Il n’en fallait pas plus pour mettre en éveil ses songes antérieurs. La nature lui ouvrait alors les portes de son rêve et c’est donc par le hasard le plus complet qu’il commença, à chacune de ses tournées, à rassembler dans ses poches ou sa brouette, « sa compagne de labeur » comme il aimait la définir, toutes les pierres qu’il pouvait trouver sur son chemin. L’année 1879 marqua le début de sa folle aventure pour concrétiser son rêve de toujours : édifier un palais féerique dans son potager. « Le Temple de la nature », comme il l’appelait au départ, prenait forme à l’heure où la nuit tombait, à la lumière d’une lampe à pétrole : « Le soir à la nuit close, quand le genre humain repose, je travaille à mon palais, de mes peines nul ne le saura jamais, les minutes de loisir, que mon service m’a permis, j’ai bâti ce palais des mille et une nuits, où j’ai gravé mon souvenir », a-t-il récité telle une prose.
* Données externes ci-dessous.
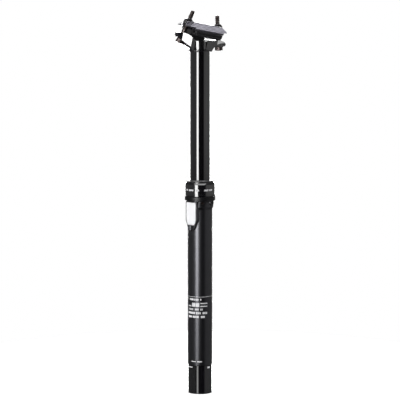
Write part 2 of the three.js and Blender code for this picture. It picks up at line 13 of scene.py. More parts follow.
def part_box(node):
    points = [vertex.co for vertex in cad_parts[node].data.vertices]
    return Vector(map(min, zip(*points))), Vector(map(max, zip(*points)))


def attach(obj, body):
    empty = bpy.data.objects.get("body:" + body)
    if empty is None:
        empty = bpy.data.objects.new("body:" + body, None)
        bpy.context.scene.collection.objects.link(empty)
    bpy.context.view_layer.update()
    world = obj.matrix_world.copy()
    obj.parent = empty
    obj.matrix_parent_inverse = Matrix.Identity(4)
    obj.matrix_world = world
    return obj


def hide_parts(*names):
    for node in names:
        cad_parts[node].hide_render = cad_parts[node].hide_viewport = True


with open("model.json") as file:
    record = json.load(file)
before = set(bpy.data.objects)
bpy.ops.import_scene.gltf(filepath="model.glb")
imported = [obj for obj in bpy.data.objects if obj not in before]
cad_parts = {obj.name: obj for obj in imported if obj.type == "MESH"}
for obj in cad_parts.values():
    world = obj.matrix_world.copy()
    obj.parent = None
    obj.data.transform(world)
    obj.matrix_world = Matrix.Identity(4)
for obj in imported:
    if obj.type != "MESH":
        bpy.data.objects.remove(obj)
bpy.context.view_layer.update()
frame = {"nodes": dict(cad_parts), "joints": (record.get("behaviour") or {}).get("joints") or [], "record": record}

# ---------------------------------------------------------------- sizes and places

MM = 0.001
FINE = 160  # sides of the large round pieces
SMALL = 64  # sides of screws, pins and holes

joints = {joint["name"]: joint for joint in frame["joints"]}
mounts = {mount["name"]: mount for mount in frame["record"]["mounts"]}


def in_mm(point):
    return Vector(point) / MM


def node_box(node):
    low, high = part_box(node)
    return low / MM, high / MM


def node_top(node):
    return node_box(node)[1].z


def node_bottom(node):
    return node_box(node)[0].z


# The post's tubes, measured from its lower end.
TUBE_RADIUS = 15.8
BORE_RADIUS = 13.8
NECK_RADIUS = 17.2
FLANGE_RADIUS = 19.5
FLANGE_BOTTOM = 251
FLANGE_TOP = 256.2
FOOT_RADIUS = 15.6
COLLAR_RADIUS = 19.3
MAST_RADIUS = 12.7
MAST_BORE = 10.7
HEAD_BOTTOM = 442
RING_BOTTOM = HEAD_BOTTOM - 0.25  # of the ring round the neck, which hides the mast's top edge
RING_RADIUS = 14.5
NECK_OUTER = 13
NECK_INNER = 10.4
NECK_TOP = 455.5
BLOCK_FRONT = 18.9
INLET_OUT = 17.2
INLET_ACROSS = -1.5
LOCK_SCREW_ANGLES = (48.8, 98)
LOCK_SCREW_HEIGHT = 248.6
LOCK_SCREW_RADIUS = 2.05
MARK_FACING = -108  # degrees from +X to the middle of the marked side
MARK_THICKNESS = 0.03
COLLAR_STEP = 0.12  # how far the collar's marked side lies below its lower rim

# The saddle clamp's frame: u along the rails, w square to them, measured from the head's own origin.
CRADLE_CENTRE = 29.6
CRADLE_RADIUS = 27
RAIL_HEIGHT = 15.7
RAIL_RADIUS = 3.6
RAIL_SPACING = 44
KEEL_END = 3
KEEL_HALF = 8
KEEL_TOP = 10.5
CLAMP_SPLIT = 15.9
CLAMP_HALF_LENGTH = 24.2
FLANGE_HALF = 29
LOWER_CLAMP_FRONT = 19
LOWER_CLAMP_REAR = -17.5
BOLT_RADIUS = 2.95
BOLT_HEAD_RADIUS = 5
BOLT_HEAD_TOP = 1.5  # along the bolt, from the origin of its frame
BOLT_HEAD_BOTTOM = -3.5
BOLT_LENGTH = 41
WASHER_CENTRE = 3.2
WASHER_RADIUS = 4.2
WASHER_LENGTH = 8.8
NUT_RADIUS = 5
NUT_LENGTH = 12
NUT_HALF = 4.4
GAP = 0.3
SPLIT_GAP = 0.04  # half the gap between the clamp's tightened halves
THREAD_PITCH = 1
THREAD_DEPTH = 0.5
THREAD_START = 14
KNURLS = 40
FLANGE_GROOVES = 4
FLANGE_GROOVE_RADIUS = 0.62
BEYOND = 40  # past every surface of the head and clamp

rail_normal = Vector(mounts["right_rail_groove"]["axis"]).normalized()
rail_forward = Vector((rail_normal.z, 0, -rail_normal.x))
cradle_axis = in_mm(joints["clamp_tilt"]["pos_m"])
head_origin = cradle_axis - CRADLE_CENTRE * rail_normal
HEAD_FRAME = Matrix((
    (rail_forward.x, 0, rail_normal.x, head_origin.x),
    (0, 1, 0, 0),
    (rail_forward.z, 0, rail_normal.z, head_origin.z),
    (0, 0, 0, 1),
))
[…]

Un chef-d’oeuvre monumental
À force de pierres, de ferrailles et de chaux, il façonna des années durant les quatre façades de son édifice dans lequel il chercha à faire apparaître des animaux, des géants, des personnages mythologiques ou encore des fées, et à réunir les peuples et les religions. Il trouvait son inspiration au gré des cartes postales ou des magazines, comme « Le Magasin Pittoresque » qu’il distribuait aux habitants de son secteur. Sur les murs, il est possible de lire de multiples inscriptions, poèmes ou manifestes, provenant de l’imagination du facteur ou d’autres hommes connus. Trente-trois ans de dur labeur et 93 000 heures plus tard passées à façonner les pierres, Joseph Ferdinand Cheval termina son monument pittoresque à l’âge de 76 ans, sur lequel il a gravé Travail d’un seul homme. Son oeuvre a été achevée en 1912, soit douze ans avant sa mort. Il lança même un défi au monde entier : « 1879-1912, 10 000 journées, 93 000 heures, 33 ans d’épreuves, plus opiniâtre que moi se mette à l’oeuvre ». C’est donc une colossale bâtisse qui s’impose aux visiteurs, venant par milliers depuis l’ouverture au public : l’ensemble mesure 12 mètres de hauteur et près de 26 mètres de long !
Un labyrinthe de pierres
« Après le temps du labeur est venu celui de la curiosité et de la reconnaissance. En 1905, les premiers visiteurs sont arrivés au Palais idéal, du vivant du facteur Cheval. C’est d’ailleurs lui qui les accueillait et leur faisait visiter son monument », indique le service presse du Palais idéal. « Considéré comme une oeuvre majeure par les plus grands peintres et sculpteurs, depuis plus d’un siècle, ce palais accueille de prestigieux visiteurs comme d’illustres inconnus. Aujourd’hui, ses admirateurs viennent des quatre coins de l’Hexagone et du monde entier pour découvrir ce labyrinthe de pierre à nul autre pareil », précise-t- il. Pour compléter son oeuvre, Joseph Ferdinand Cheval s’est aussi attaché à construire son propre tombeau dans l’enceinte du cimetière du village, une tombe là aussi singulière, à l’image de son palais. Cette deuxième oeuvre, appelée « le tombeau du silence et du repos sans fin », est également classée au titre des monuments historiques. Il lui a fallu huit ans pour la bâtir, jusqu’en 1922, deux ans avant sa mort.